The three major milestones achieved this week were :-
1. Created a draft PR for incorporation with date-parser. The number-parser library is constantly improving but one of the major goals was also to incorporate it with other Scrapy libraries (primarily date-parser and price-parser). The incorporation needed to be seamless without too much modification to the date-parser base code. Once number-parser library improves we can add it as a dependency.
2. Issue creation and resolution on the number-parser library. Since we are done with the MVP , we can now move to a more organized structure where we are now discussing bugs/features and I am able to create PRs to target specific issues.
3. Implemented a parse_number feature that allows to parse single numbers written in natural language. eg) 'fifty seven' -> 57 , 'cats' -> None
The plan for next-week is to tackle the multi-language feature (starting with spanish,hindi,russian) and hopefully by the end of the week will have the pipeline to incorporate multiple languages in place.
arnav_k's Blog
Hey back with the second check in blog covering week 2.
What did you do this week ?
Fixes and features - still tweaking the number parser library now it handles multiple numbers (not separated by a delimiter and returns a set of words as opposed to a single word). I also experimented with the date-parser library and looked into the integration.
Did you get stuck anywhere ?
Nothing major as such . I was modifying, updating the overall structure of the library , which needed some research into best python practices.
What is coming up next ?
The next week involves completing the integration with date-parser and price-parser. Additionally hoping to handle date-specific years.
Weekly Update
Hey everyone number-parser is up and running ( number parser ).

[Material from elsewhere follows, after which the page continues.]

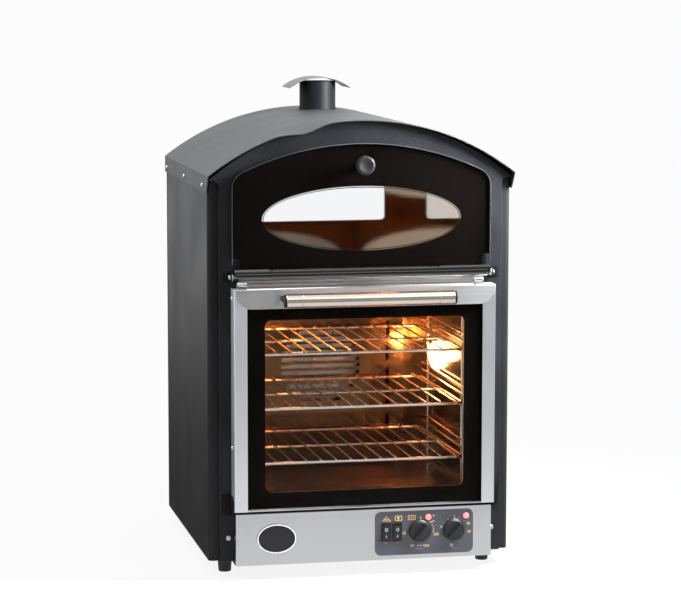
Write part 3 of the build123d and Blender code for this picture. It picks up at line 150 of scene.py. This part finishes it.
def steel(name, low, high, rough, stretch=ALONG_X, brush=0.12, highlight=None):
    """Metal sheet with brush lines, and its highlight spread along X or Z where asked."""
    material, tree, bsdf = shader(name)
    lines = noise(tree, scale=1.0, stretch=stretch, detail=4.0, rough=0.6)
    smudges = noise(tree, scale=14.0, detail=3.0)
    link(tree, tint(tree, lines, low, high), bsdf.inputs["Base Color"])
    line_gloss = spread(tree, lines, rough - 0.03, rough + 0.04)
    smudge_gloss = spread(tree, smudges, -0.02, 0.03)
    link(tree, arithmetic(tree, "ADD", line_gloss, smudge_gloss), bsdf.inputs["Roughness"])
    bsdf.inputs["Metallic"].default_value = 1.0
    if highlight:
        tangent = tree.nodes.new("ShaderNodeTangent")
        tangent.direction_type = "RADIAL"
        tangent.axis = "Z"
        bsdf.inputs["Anisotropic"].default_value = 0.75
        bsdf.inputs["Anisotropic Rotation"].default_value = HIGHLIGHT_TURN[highlight]
        link(tree, tangent.outputs["Tangent"], bsdf.inputs["Tangent"])
    bump(tree, bsdf, lines, brush, BRUSH_HEIGHT)
    return material


def plain(name, colour, rough, metallic=0.0, specular=0.5):
    """One colour, with a slightly uneven gloss."""
    material, tree, bsdf = shader(name)
    bsdf.inputs["Base Color"].default_value = (*colour, 1)
    bsdf.inputs["Metallic"].default_value = metallic
    bsdf.inputs["Specular IOR Level"].default_value = specular
    marks = noise(tree, scale=60.0, detail=3.0)
    link(tree, spread(tree, marks, rough - 0.03, rough + 0.04), bsdf.inputs["Roughness"])
    return material


def pane(name, colour, gloss):
    """A clear pane that hardly bends what is behind it, with a weak reflection from its coat."""
    material, _, bsdf = shader(name)
    bsdf.inputs["Base Color"].default_value = (*colour, 1)
    bsdf.inputs["Transmission Weight"].default_value = 1.0
    bsdf.inputs["IOR"].default_value = 1.01
    bsdf.inputs["Roughness"].default_value = 0.0
    bsdf.inputs["Coat Weight"].default_value = gloss
    bsdf.inputs["Coat Roughness"].default_value = 0.01
    bsdf.inputs["Alpha"].default_value = 0.4
    return material


def glowing(name, colour, strength, base=(0.9, 0.8, 0.6)):
    """A lit lens, tube or pilot light."""
    material, _, bsdf = shader(name)
    bsdf.inputs["Base Color"].default_value = (*base, 1)
    bsdf.inputs["Emission Color"].default_value = (*colour, 1)
    bsdf.inputs["Emission Strength"].default_value = strength
    bsdf.inputs["Roughness"].default_value = 0.3
    return material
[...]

Do check it out and raise issues / feature request etc.
It was a really fun and productive first week and I have got the basic version done and will keep on refining it in the upcoming weeks.

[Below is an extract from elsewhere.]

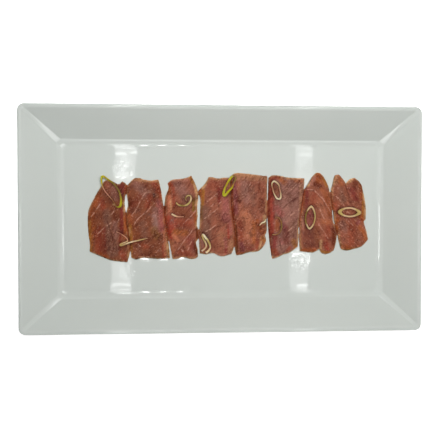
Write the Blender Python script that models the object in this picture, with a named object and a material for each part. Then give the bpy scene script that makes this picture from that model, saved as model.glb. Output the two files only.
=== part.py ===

So the procedure for the parser is as follows :-
- Identify all the words which are numbers / part of number in natural language ( hundred , twelve , seven , million )
- This list of token is passed to a number builder.
- The number is built by putting appropriate signs b/w the tokens (current value is multiplied on encountering a multiplier like hundred ,thousand , million etc)
- [ nine , hundred , and , seven , thousand] - parser would treat it as ( 9 * 100 + 7 ) * 1000 = 907000
The parser takes a string as input and only changes the words which are numbers. Thus non number words are ignored.
Most of the learning was in the setup needed to create the library. This involved configuring the setup.py and setting up a robust testing environment (tox). The mentors were really helpful and reviewed the code mid-week and gave important insights. Overall it was a smooth first week of coding with no major issues.
Next Week
The plan for next week is to do a more robust testing of the parser (adding more test-cases ) and then move to integration of the current work of number-parser with the date-parser library.
Hi, I am Arnav Kapoor a 3rd year Undergraduate student from IIIT-Hyderabad and I will be working with the Scrapinghub sub-org this summer. The project goal is to create a number-parser library to parse numbers in natural language and incorporate the same with existing libraries.
What did you do this week ?
The community bonding phase mostly involved researching more into the existing solutions, understanding the pros and cons of each. I also got to know the mentors and we have set up weekly meetings for the duration of the program.
Did you get stuck anywhere ?
No there weren't any hurdles as such.
What is coming up next ?
The next week involves creating a basic english only version which will gradually be built upon . It's time to begin coding and face the challenges as and when they come.